◆ DIRECTIVE
Return, unaltered, every line from the beginning of the material below up to and including the one with "end_skirt = 10.0".

◆ AVAILABLE DATA
#####

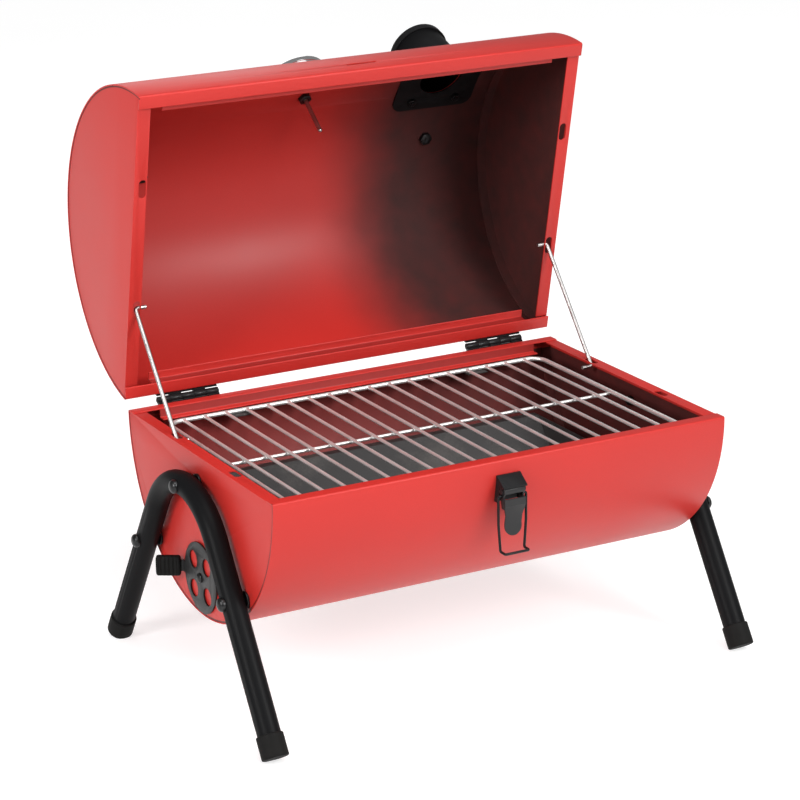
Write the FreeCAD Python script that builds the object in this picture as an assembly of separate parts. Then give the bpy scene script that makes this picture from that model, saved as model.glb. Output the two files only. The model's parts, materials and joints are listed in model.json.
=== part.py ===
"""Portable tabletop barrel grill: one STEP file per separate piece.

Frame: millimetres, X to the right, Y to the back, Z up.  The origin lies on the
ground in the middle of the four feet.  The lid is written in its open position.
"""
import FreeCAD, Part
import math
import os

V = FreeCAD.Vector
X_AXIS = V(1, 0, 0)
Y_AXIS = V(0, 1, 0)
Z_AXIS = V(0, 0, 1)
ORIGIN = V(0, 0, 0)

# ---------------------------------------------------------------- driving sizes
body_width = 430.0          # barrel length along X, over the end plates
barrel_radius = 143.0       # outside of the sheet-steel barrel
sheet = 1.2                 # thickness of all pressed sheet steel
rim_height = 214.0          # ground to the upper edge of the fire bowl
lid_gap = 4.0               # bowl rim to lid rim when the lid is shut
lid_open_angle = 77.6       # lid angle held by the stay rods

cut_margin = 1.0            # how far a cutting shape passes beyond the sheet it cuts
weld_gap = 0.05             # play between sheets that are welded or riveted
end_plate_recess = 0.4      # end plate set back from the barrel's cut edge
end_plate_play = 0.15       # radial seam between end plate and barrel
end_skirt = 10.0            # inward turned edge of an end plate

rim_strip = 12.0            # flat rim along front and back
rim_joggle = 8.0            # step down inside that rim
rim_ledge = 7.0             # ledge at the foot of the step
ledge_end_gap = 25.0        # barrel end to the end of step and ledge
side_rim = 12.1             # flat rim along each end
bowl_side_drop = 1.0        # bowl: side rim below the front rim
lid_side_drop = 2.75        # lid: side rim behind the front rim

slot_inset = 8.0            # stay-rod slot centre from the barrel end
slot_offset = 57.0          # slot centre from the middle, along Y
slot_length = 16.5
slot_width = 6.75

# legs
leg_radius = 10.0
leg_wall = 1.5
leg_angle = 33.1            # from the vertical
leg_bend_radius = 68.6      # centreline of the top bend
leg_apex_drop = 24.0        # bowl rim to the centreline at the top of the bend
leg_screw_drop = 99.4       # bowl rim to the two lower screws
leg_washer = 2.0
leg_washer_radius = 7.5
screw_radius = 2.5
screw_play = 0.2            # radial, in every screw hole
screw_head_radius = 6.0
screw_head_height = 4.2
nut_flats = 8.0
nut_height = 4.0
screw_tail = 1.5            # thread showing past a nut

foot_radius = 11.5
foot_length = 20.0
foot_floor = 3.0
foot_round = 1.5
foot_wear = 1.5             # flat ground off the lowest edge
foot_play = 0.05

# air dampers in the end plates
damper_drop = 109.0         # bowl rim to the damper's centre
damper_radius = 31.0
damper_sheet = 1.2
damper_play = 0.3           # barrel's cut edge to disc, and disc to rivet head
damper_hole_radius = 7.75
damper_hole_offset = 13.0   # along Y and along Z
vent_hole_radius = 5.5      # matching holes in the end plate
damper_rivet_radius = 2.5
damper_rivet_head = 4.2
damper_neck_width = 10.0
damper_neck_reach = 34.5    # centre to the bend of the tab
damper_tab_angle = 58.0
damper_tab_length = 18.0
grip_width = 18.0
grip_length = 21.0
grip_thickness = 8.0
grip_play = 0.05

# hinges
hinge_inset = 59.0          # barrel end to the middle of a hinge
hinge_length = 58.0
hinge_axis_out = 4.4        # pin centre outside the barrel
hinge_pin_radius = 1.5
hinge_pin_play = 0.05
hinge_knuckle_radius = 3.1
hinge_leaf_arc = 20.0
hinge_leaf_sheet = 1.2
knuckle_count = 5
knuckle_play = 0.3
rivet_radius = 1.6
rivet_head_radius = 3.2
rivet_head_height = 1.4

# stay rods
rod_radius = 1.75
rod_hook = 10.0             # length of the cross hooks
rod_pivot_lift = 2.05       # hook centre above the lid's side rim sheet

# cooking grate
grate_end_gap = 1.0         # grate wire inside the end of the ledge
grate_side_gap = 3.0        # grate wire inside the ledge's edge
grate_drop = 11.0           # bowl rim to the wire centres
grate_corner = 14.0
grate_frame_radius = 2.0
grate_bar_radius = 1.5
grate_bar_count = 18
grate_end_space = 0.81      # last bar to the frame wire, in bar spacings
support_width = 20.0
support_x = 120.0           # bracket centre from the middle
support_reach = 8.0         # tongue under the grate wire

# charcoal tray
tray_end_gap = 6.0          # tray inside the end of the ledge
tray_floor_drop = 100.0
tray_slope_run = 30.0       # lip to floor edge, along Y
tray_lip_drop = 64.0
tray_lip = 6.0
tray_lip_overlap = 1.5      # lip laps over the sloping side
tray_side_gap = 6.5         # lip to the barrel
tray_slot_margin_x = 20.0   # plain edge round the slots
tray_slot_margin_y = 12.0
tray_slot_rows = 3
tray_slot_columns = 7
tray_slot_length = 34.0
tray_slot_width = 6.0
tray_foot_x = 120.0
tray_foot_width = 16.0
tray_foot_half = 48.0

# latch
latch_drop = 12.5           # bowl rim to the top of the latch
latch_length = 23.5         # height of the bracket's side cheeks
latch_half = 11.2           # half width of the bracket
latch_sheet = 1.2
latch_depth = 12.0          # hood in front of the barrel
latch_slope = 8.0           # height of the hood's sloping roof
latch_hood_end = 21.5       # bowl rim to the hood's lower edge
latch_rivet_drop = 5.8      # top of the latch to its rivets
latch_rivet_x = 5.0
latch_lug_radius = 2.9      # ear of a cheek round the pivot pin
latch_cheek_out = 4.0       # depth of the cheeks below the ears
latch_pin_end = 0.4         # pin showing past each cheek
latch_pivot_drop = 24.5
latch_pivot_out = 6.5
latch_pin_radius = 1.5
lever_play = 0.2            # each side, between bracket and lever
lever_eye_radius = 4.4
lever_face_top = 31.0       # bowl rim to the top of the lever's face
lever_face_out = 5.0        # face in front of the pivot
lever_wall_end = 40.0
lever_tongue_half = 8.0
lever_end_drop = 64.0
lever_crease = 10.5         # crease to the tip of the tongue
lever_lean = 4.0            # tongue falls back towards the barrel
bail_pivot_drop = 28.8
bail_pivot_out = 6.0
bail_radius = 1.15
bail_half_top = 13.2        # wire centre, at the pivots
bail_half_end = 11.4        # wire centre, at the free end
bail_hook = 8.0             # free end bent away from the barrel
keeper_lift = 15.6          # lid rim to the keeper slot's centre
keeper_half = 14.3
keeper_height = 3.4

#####

◆ ANSWER TO THE TASK
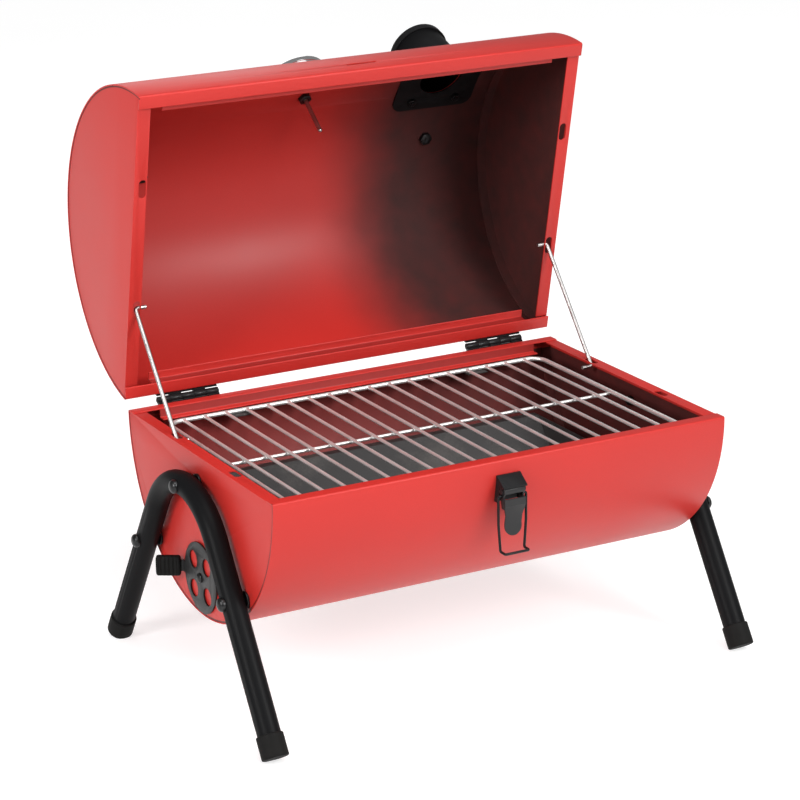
Write the FreeCAD Python script that builds the object in this picture as an assembly of separate parts. Then give the bpy scene script that makes this picture from that model, saved as model.glb. Output the two files only. The model's parts, materials and joints are listed in model.json.
=== part.py ===
"""Portable tabletop barrel grill: one STEP file per separate piece.

Frame: millimetres, X to the right, Y to the back, Z up.  The origin lies on the
ground in the middle of the four feet.  The lid is written in its open position.
"""
import FreeCAD, Part
import math
import os

V = FreeCAD.Vector
X_AXIS = V(1, 0, 0)
Y_AXIS = V(0, 1, 0)
Z_AXIS = V(0, 0, 1)
ORIGIN = V(0, 0, 0)

# ---------------------------------------------------------------- driving sizes
body_width = 430.0          # barrel length along X, over the end plates
barrel_radius = 143.0       # outside of the sheet-steel barrel
sheet = 1.2                 # thickness of all pressed sheet steel
rim_height = 214.0          # ground to the upper edge of the fire bowl
lid_gap = 4.0               # bowl rim to lid rim when the lid is shut
lid_open_angle = 77.6       # lid angle held by the stay rods

cut_margin = 1.0            # how far a cutting shape passes beyond the sheet it cuts
weld_gap = 0.05             # play between sheets that are welded or riveted
end_plate_recess = 0.4      # end plate set back from the barrel's cut edge
end_plate_play = 0.15       # radial seam between end plate and barrel
end_skirt = 10.0            # inward turned edge of an end plate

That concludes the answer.